Comity is "a discretionary doctrine which permits one district to decline judgment on an issue which is properly before another district." Church of Scientology v. United States Dep't of the Army , 611 F.2d 738, 749 (9th Cir. 1979). "In its classic formulation, the comity doctrine permits a district court to decline jurisdiction over a matter if a complaint has already been filed in another district." Id . (discussing what is sometimes called the "first to file" rule). However, in light of concerns for scarce judicial resources, comity demands a "flexible approach" to allow a district court to choose not to exercise jurisdiction over an earlier filed case when a later case before a different court is further along in the proceedings. Id . Comity allows a district court to "transfer, stay, or dismiss" a case "involving the same parties and issues" as another case. See Cedars-Sinai Med. Ctr. v. Shalala , 125 F.3d 765, 769 (9th Cir. 1997). Dismissal should not be granted when a party will suffer prejudice. Alltrade, Inc. v. Uniweld Products, Inc. , 946 F.2d 622, 629 (9th Cir. 1991).
Because conditions have changed since the Court ordered the stay, lifting it is appropriate. Canady , 271 F.Supp.2d at 74. Most notably, since the Court ordered the stay, in the Northern District action j2 has counterclaimed the same patent claims at issue here and has moved to dismiss various IGC counterclaims. Thus the Court will decide the dismissal issue.
Dismissal initially seems appropriate, as the Northern District action is further along and it involves the same patent infringement claims. See Church of Scientology , 611 F.2d at 749. Additionally, j2's patent infringement counterclaims in the Northern District action trigger disclosures that the parties must quickly provide each other. See N.D. Cal.
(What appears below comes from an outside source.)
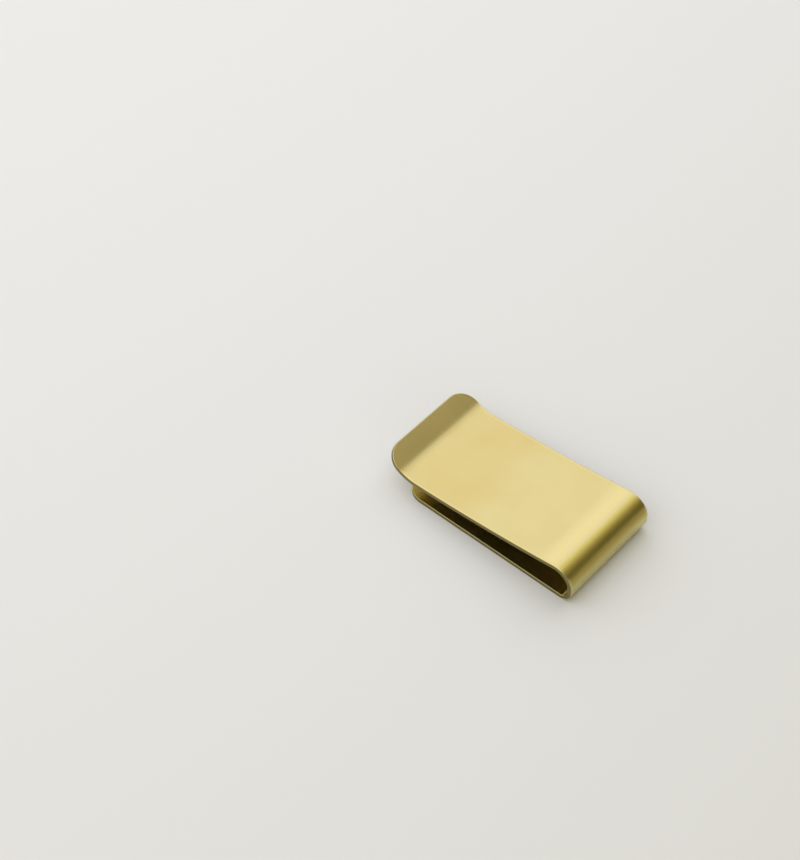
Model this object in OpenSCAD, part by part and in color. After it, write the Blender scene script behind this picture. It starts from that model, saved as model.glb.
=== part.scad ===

Patent Rule 3-1. Further, after IGC filed this motion, j2 filed a motion to dismiss various IGC counterclaims in the Northern District action: IGC's declaratory relief claims for exhaustion and implied license, and IGC's claim for punitive damages. (See generally Docket No. 47 in the Northern District action.) Since j2 has asserted the same patent claims in the Northern District action, the counterclaims it is seeking to dismiss would likely be involved in this action. Accordingly, dismissal seems appropriate.
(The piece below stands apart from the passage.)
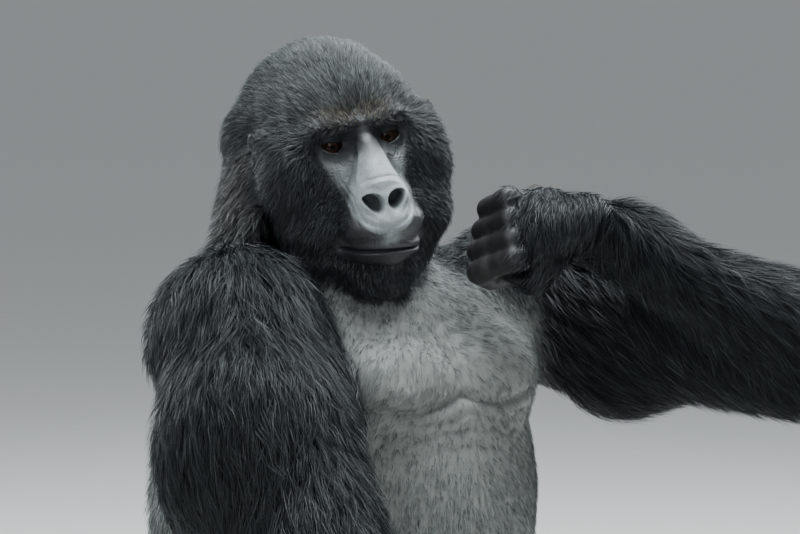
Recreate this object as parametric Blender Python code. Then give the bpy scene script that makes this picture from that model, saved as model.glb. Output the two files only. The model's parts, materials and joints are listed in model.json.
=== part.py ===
"""A seated silverback mountain gorilla at life size, solid out to the tips of its coat.

Metres, +Z up, +X towards the animal's left, -Y towards its front. The origin is the middle of the seat, on the
floor. The head, hands and feet are modelled on their own, finer; the body is modelled whole and then parted.
"""

import math

import bmesh
import bpy
from mathutils import Matrix, Vector

GAP = 0.0006  # clearance between two nodes that meet
FLOOR_SLAB = 0.2  # depth of the block that flattens what rests on the floor

# Voxel size of the fused clay, smoothing passes and triangles kept, for each group of parts.
BODY_CLAY = (0.009, 26, 2210)
HEAD_CLAY = (0.004, 5, 1500)
HAND_CLAY = (0.004, 3, 520)
FOOT_CLAY = (0.0045, 3, 480)
EAR_CLAY = (0.0018, 2, 170)

# Joints of the pose.
HIP = Vector((0.14, 0.03, 0.150))
KNEE = Vector((0.40, -0.20, 0.205))
ANKLE = Vector((0.165, -0.440, 0.085))
SHOULDER_LEFT = Vector((0.255, -0.06, 0.815))
ELBOW_LEFT = Vector((0.405, -0.400, 0.755))
WRIST_LEFT = Vector((0.118, -0.265, 0.922))
SHOULDER_RIGHT = Vector((-0.250, -0.045, 0.808))
ELBOW_RIGHT = Vector((-0.325, -0.272, 0.455))
WRIST_RIGHT = Vector((-0.350, -0.505, 0.143))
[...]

j2's brief states, but does not provide evidence to support, that IGC plans to "bring a motion to bifurcate the Northern District action." statement in [a party's] briefing is not evidence." J & J Sports Prods., Inc. v. Jimenez, No. 11-CV-5435-LHK, 2012 WL 4713716, at *2 (N.D. Cal. Oct. 1, 2012) (citing United States v. Zermeno , 66 F.3d 1058, 1062 (9th Cir.1995).) j2 then states that, "[i]f the Northern District action is bifurcated and then j2 prevails on IGC's Contract Claim, then the reason for litigating j2's Patent claims in the Northern District... will no longer exists." Id. at 3:27-4:2. But j2's argument is based on speculation of what might happen.
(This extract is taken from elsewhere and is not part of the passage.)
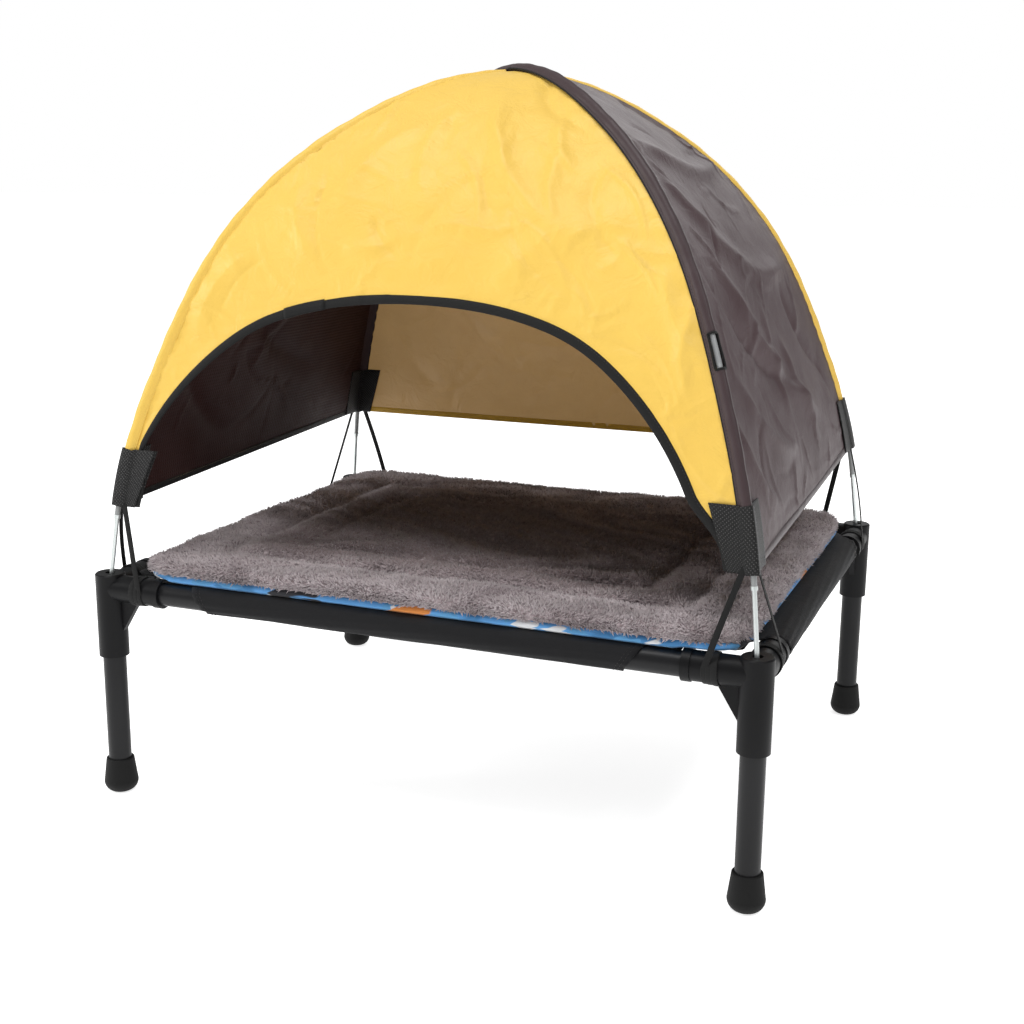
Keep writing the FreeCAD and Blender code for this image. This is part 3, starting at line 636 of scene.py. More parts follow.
# folds in the panels
# each fold: start and end (across, down), half width and height of its ridge
folds = {
    "front": [
        (0.02, 0.08, 0.125, 0.27, 0.012, 0.0032), (-0.05, 0.13, -0.125, 0.27, 0.020, 0.0026),
        (0.10, 0.13, 0.13, 0.20, 0.009, 0.0026), (0.20, 0.25, 0.06, 0.335, 0.028, 0.0042),
        (0.00, 0.26, 0.11, 0.25, 0.007, 0.0020), (0.11, 0.17, 0.127, 0.265, 0.008, 0.0022),
        (-0.11, 0.29, -0.045, 0.277, 0.008, 0.0022), (-0.18, 0.22, -0.13, 0.31, 0.018, 0.0026),
        (-0.08, 0.255, -0.04, 0.30, 0.007, -0.0024), (0.03, 0.20, 0.06, 0.255, 0.008, -0.0020),
        (0.28, 0.33, 0.278, 0.43, 0.010, 0.0030), (-0.22, 0.30, -0.27, 0.40, 0.018, 0.0030),
        (0.06, 0.05, 0.10, 0.13, 0.008, -0.0022), (-0.02, 0.10, -0.03, 0.24, 0.010, 0.0018),
        (0.15, 0.20, 0.20, 0.30, 0.012, -0.0024), (0.24, 0.30, 0.30, 0.40, 0.012, 0.0026),
    ],
    "right": [
        (0.06, 0.10, 0.14, 0.19, 0.016, -0.0018), (-0.125, 0.19, 0.15, 0.215, 0.017, 0.0075),
        (-0.13, 0.245, -0.07, 0.31, 0.013, 0.0048), (-0.11, 0.30, 0.17, 0.36, 0.020, 0.0060),
        (-0.13, 0.335, 0.135, 0.54, 0.018, 0.0066), (-0.16, 0.38, 0.07, 0.495, 0.014, -0.0050),
        (-0.24, 0.49, -0.14, 0.60, 0.011, 0.0042), (0.03, 0.44, 0.105, 0.57, 0.013, 0.0046),
        (-0.10, 0.20, -0.165, 0.245, 0.009, 0.0032), (0.0, 0.39, -0.02, 0.53, 0.010, 0.0030),
        (-0.20, 0.45, -0.02, 0.56, 0.013, 0.0040), (0.10, 0.38, 0.20, 0.50, 0.012, -0.0036),
    ],
    "left": [
        (-0.12, 0.20, 0.14, 0.25, 0.018, 0.0050), (-0.14, 0.33, 0.12, 0.52, 0.020, 0.0050),
        (0.15, 0.36, -0.05, 0.50, 0.015, -0.0040), (-0.20, 0.45, -0.08, 0.58, 0.012, 0.0036),
        (0.05, 0.15, 0.12, 0.28, 0.012, 0.0032),
    ],
    "back": [
        (-0.05, 0.12, -0.15, 0.28, 0.016, 0.0030), (0.04, 0.15, 0.15, 0.30, 0.016, 0.0034),
        (-0.20, 0.36, -0.06, 0.50, 0.016, 0.0050), (0.02, 0.38, 0.14, 0.52, 0.014, 0.0050),
        (0.16, 0.34, 0.06, 0.49, 0.012, -0.0040), (-0.28, 0.42, -0.22, 0.52, 0.012, 0.0036),
        (0.22, 0.40, 0.30, 0.50, 0.014, 0.0044), (-0.10, 0.44, 0.02, 0.43, 0.010, 0.0032),
    ],
}
crumples = {
    "seed": 11,
    "count": {"front": 170, "back": 120, "left": 50, "right": 60},
    "length": (0.025, 0.125),
    "width": (0.0018, 0.0050),
    "height": (0.0006, 0.0021),
    "bold": {"front": 1.5, "back": 1.6, "left": 1.1, "right": 1.15},     # how much the big folds stand out
    "bend": 0.12,
    "waves": 0.0022,
    "pucker": 0.0010,
    "puckerPitch": 0.019,
}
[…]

j2 states that dismissal would cause prejudice. See Alltrade, Inc. v. Uniweld Products, Inc. , 946 F.2d at 629. j2 states that because it is only entitled to damages for infringement for the six years' preceding the filing of its complaint, it will lose damages because the instant case was filed before the Northern District action's counterclaims. no calculations or figures to explain how much, if any, it stands to lose in damages. This is insufficient. See J & J Sports Prods., 2012 WL 4713716 at *2.
j2 also states that IGC's Motion is actually a motion for reconsideration, and that it should, thus, be analyzed under the framework of Local Rule 7-18. This is IGC's second motion to dismiss. Although some district courts will treat renewed motions as motions for reconsideration, they generally do so when nothing material has changed between the two motions' filings. See Jadwin v. Cnty. of Kern , 767 F.Supp.2d 1069, 1108 (E.D. Cal. 2011) (treating as motions for reconsideration two motions in limine and a motion made at a Rule 51 conference, when plaintiff had previously filed a motion to strike, motion for reconsideration, and a motion for summary judgment on the same issue); Sabra v. Clark, No. C06-1832-RSL-JPD 2007, U.S. Dist. LEXIS 11032, at *2-3 (W.D. Wash. January 30, 2007) (treating a second motion for a stay that was filed 22 days after the first one was denied as a motion for reconsideration). However, when new facts develop, courts generally have discretion to permit a second motion, and will not treat it as a motion for reconsideration. See Hoffman v. Tonnemacher , 593 F.3d 908, 911 (9th Cir. 2010) (holding that a district court does not abuse its discretion when it allows a successive motion for summary judgment that is supported by an expanded factual record). In light of the new facts discussed, this Court will not analyze the Motion under a motion for reconsideration standard.
Finally, j2 states that this case should be transferred, instead of dismissed, but its reasons are not persuasive because it has not shown that dismissal would cause prejudice.
For the reasons stated herein, the Court GRANTS IGC's Motion. IT IS SO ORDERED.